When determining the fitting sentence in cases such as these some particular issues are relevant, including:
a) The importance of the building. What is the grade of the listed building?
b) The extent of the breach. Was it a case where unauthorised works were undertaken without recourse to a Listed Building Consent or a case where the works went beyond the scope prescribed by the consent? If the latter, was the departure from the permitted plans flagrant or modest?
c) Was the criminality a consequence of misunderstanding or carelessness (such as a miscommunication between the defendant and his builders) or was it deliberate?
d) The extent of the harm to the integrity and character of the building. Were the unauthorised works undertaken to a particularly sensitive and characterful part of the building or a small out-house which is listed by operation of its siting within the curtilage of the main house but is not of any particular historic or architectural merit in itself?
e) To what extent has the defendant ignored warnings/pre-application advice from the local authority?
f) The reversibility of the unauthorised works.
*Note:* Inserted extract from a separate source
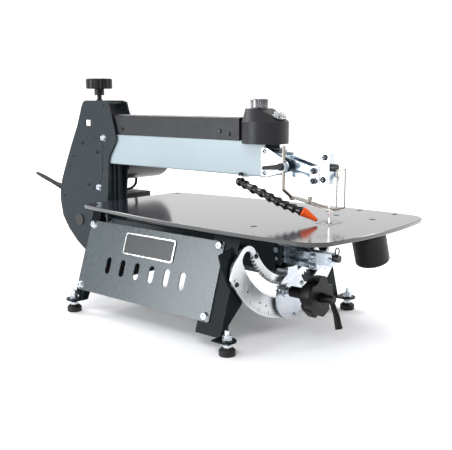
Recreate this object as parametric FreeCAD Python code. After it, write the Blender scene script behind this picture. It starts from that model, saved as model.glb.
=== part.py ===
import FreeCAD, Part
import math
import os

from FreeCAD import Vector as V

# Benchtop parallel-arm scroll saw with a tilting head. Millimetres, +Z up, +X to the operator's right,
# +Y away from the operator. Everything is drawn about the blade line (x = 0, y = 0) on a bench at z = 0,
# and save() shifts it so that the origin is on the bench under the middle of the saw.

# ---- driving dimensions ----
TABLE_TOP = 197.5
TABLE_T = 6.5
TABLE_HALF = 173.0
TABLE_REAR_HALF = 128.5
TABLE_FRONT = -108.3
TABLE_REAR = 480.0
PLATE_REAR = 688.0
MIDDLE_Y = (TABLE_FRONT + PLATE_REAR) / 2
AXIS_Z = TABLE_TOP

FOOT_X = 176.0
FOOT_FRONT_Y = 69.5
FOOT_REAR_Y = 455.6
FLANGE_Z = 22.0
SHEET = 3.0
STUD_R = 4.0
FIT = 0.05

SIDE_TOP_X = 125.0
SIDE_TOP_Z = 168.5
SIDE_TILT = math.degrees(math.atan(0.32))
PANEL_FRONT = 117.0
PANEL_REAR = 456.0
PANEL_HIGH = 134.0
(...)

To what extent has the defendant sought to make good the harm?
g) Have the unauthorised works been motivated by financial gain?
Following conviction, the Court may make a confiscation order requiring the defendant to pay the sum of money derived from his criminality pursuant to section 6 of the Proceeds of Crime Act 2002. This is potent power which was originally introduced principally to get at the ill-gotten gains of the ‘Mr Big’ of the drugs’ world. It applies to planning offences also. This is likely to prove attractive to local authorities where the offence relates to an unauthorised business use. It brings to mind the unscrupulous defendant who undertook unauthorised works to his listed building in order to facilitate a highly lucrative wedding venue. Post conviction, the local authority may confiscate the profits of the wedding business which relate to the illegal works to the listed building.